Poster
in
Workshop: AI for Earth and Space Science
Conditional Emulation of Global Precipitation with Generative Adversarial Networks
Alexis Ayala · Chris Drazic · Seth Bassetti · Eric Slyman · Brenna Nieva · Piper Wolters · Kyle Bittner · Claudia Tebaldi · Ben Kravitz · Brian Hutchinson
Climate models encode our knowledge of the Earth system, enabling research on the earth’s future climate under alternative assumptions of how human-driven climate forcings, especially greenhouse gas emissions, will evolve. One important use of climate models is to estimate the impacts of climate change on natural and societal systems under these different possible futures. Unfortunately, running many simulations on existing models is extremely computationally expensive. These computational demands are particularly problematic for characterizing extreme events, which are rare and thus demand numerous simulations in order to precisely estimate the relevant climate statistics.

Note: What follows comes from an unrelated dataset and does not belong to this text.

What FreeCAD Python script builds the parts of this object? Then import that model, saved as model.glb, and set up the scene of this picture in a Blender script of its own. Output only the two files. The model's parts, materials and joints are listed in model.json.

In this paper we propose an approach to generating realistic global precipitation requiring orders of magnitude less computation, using a conditional generative adversarial network (GAN) as an emulator of an Earth System Model (ESM). Specifically, we present a GAN that emulates daily precipitation output from a fully coupled ESM, conditioned on monthly mean values. The GAN is trained to produce spatio-temporal samples: 28 days of precipitation in a 92x144 regular grid discretizing the globe. We evaluate the generator by comparing generated and real distributions of precipitation metrics including average precipitation, average fraction of dry days, average dry spell length, and average precipitation above the 90th percentile, finding the generated samples to closely match those of real data, even when conditioned on climate scenarios never seen during training.